This blog was originally published on September 16, 2022, on TFIR. It was written by Alexander Sherwood, Director of Product Marketing at Provar.

Salesforce’s success with its “clicks not codelow-code development platform has empowered development teams and enabled Salesforce customers to stay ahead of the competition. As the pace and volume of feature and application delivery increases, it’s essential that testing keeps up.

Amid this low-code revolution, here are 5 things enterprise IT organizations should know about Salesforce test automation to help development and test teams rapidly deliver quality software.

1. Reducing test maintenance is vital to managing Salesforce release schedules 

One of the biggest influences on testing strategy is Salesforce’s release cycles. Salesforce delivers three main releases each year, plus time-based features and weekly patches – and your organization will include them whether you’re ready or not. Depending on what changes, you will need to run anything from simple smoke tests to complete regressions. And, if your test automation is flaky, be forewarned that test maintenance can add significant overhead and time to an already tight release cycle. The trick to finding big reductions in maintenance is working with a test automation vendor that can future-proof your Salesforce test automation, delivering release-to-release test compatibility. Remember, every minute spent maintaining a test is not spent on testing and a delay in getting to a confident decision for the new release.

2. How to build ultra-resilient tests for Salesforce

Here’s one of the critical challenges to Salesforce test automation in a nutshell: Salesforce regularly makes changes to how a page is rendered, which directly affects the HTML, CSS, Javascript, and DOM that most test automation tools rely on to build tests. Translated: traditional tests tend to be fragile in the face of Salesforce changes.
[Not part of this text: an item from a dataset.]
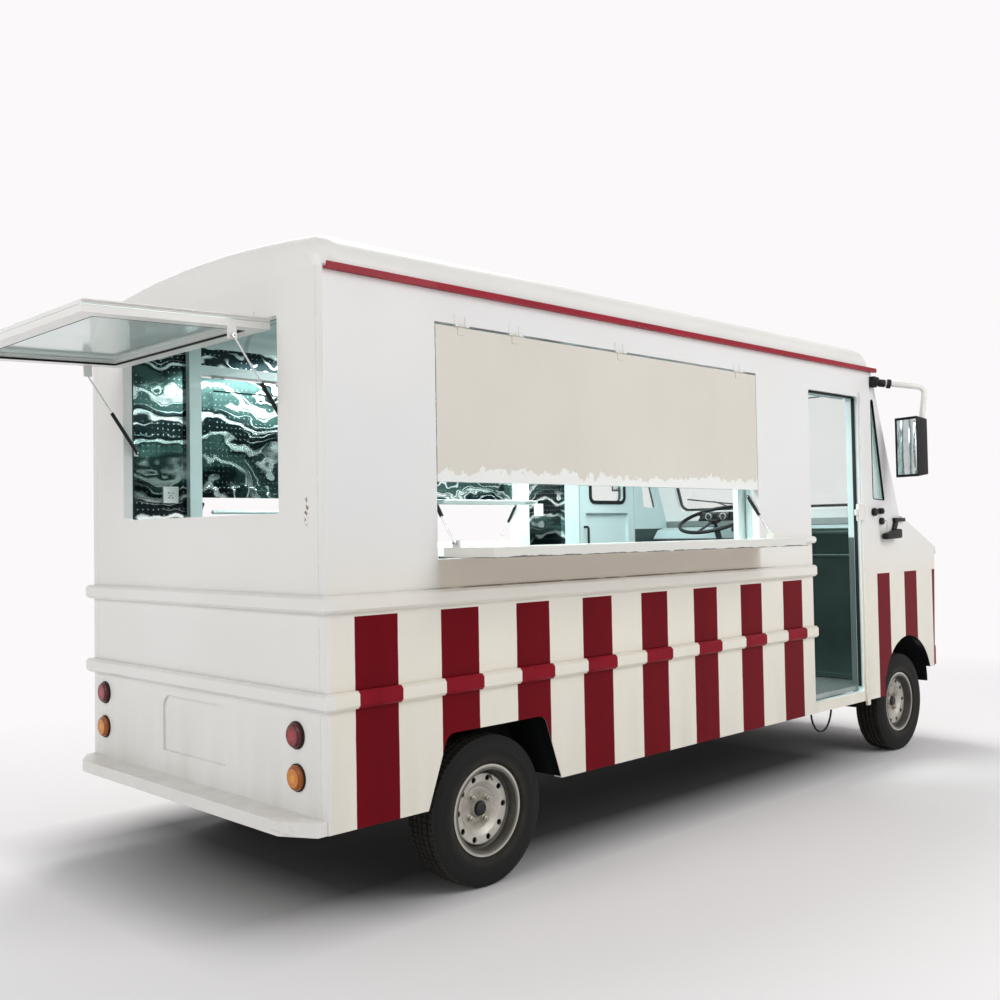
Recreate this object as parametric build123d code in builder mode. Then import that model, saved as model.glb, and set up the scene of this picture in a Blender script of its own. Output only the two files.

The good news: there is another way. Salesforce uses metadata to define the form and structure of its page – page layouts, objects, and field definitions. Metadata changes much less often than the rendered page source, which means tests based on metadata are much more resilient. Testing solutions using Salesforce metadata to build tests is a fundamental engineering choice that affects maintenance and successful adoption by a critical testing demographic in the low-code world.

3. How citizen testers are vital to accelerating test automation

One of the most significant benefits of the low-code revolution is the tremendous expansion of potential coders and testers. Enter the citizen tester, who might be a user, a business analyst, or a subject matter expert. The common characteristic of citizen testers is they are not test coding experts. Citizen testers are on the rise to fill workforce gaps and need tools geared toward their success. That means a short learning curve (days, not months), intuitive test building (clicks, not code), highly automated ultra-reliable test creation, built-in reusability, and scalability. These tools should cater to the citizen tester while simultaneously speeding up test building and maintenance for the code-savvy test engineer (the same way low-code development empowered more developers and made application development faster for pro-coders).

4. How to make quality visibility a strategic advantage

Without testing and a clear picture of quality, low-code development platforms can enable risk creation (untested business-critical software) at a prodigious rate. QA teams need a test management platform to help them collect, organize, and analyze data throughout the software development lifecycle, add detail and speed to feedback loops, and create a shared view of quality across the business – a “quality hub.” A Salesforce quality hub should support multiple user types, easy customization, and integration, and take advantage of Salesforce applications and infrastructure. The outcome of a well-executed Salesforce quality hub is organization-wide quality visibility and teams that can rapidly and confidently make decisions for every release, drive continuous improvement, and keep customers happy.

5. What to look for in a Salesforce testing provider

With numerous providers on the market, it can be challenging to identify the testing solution that best meets your team’s needs. Here are some key Salesforce testing features to help narrow the field:

  1. Keep up with release velocity in a low-code Salesforce world.
  2. Minimize test maintenance to manage three big yearly releases, date-triggered features, and weekly patches.
  3. Don’t rely on the DOM. Tests built on something Salesforce regularly changes are bound to be fragile and require lots of maintenance.
  4. Empower the citizen tester.
  5. Look past simple test management and build a Salesforce quality hub.

Salesforce is a strategic platform for creating and running business-critical applications. Testing tools should be chosen accordingly.

To Wrap Up

Enterprise IT organizations must handle these five topics well to help development and QA teams quickly deliver quality Salesforce releases and apps. Identifying software quality as a strategic advantage, teams can select tooling, build infrastructure, and develop processes to support that goal. The journey won’t be simple or short. Being mindful of the nuances of Salesforce testing and the requirements of citizen testers will pay big dividends. , Salesforce and its ecosystem offer an extraordinary breadth and depth of community, training, consulting, and vendor solutions to help any team succeed.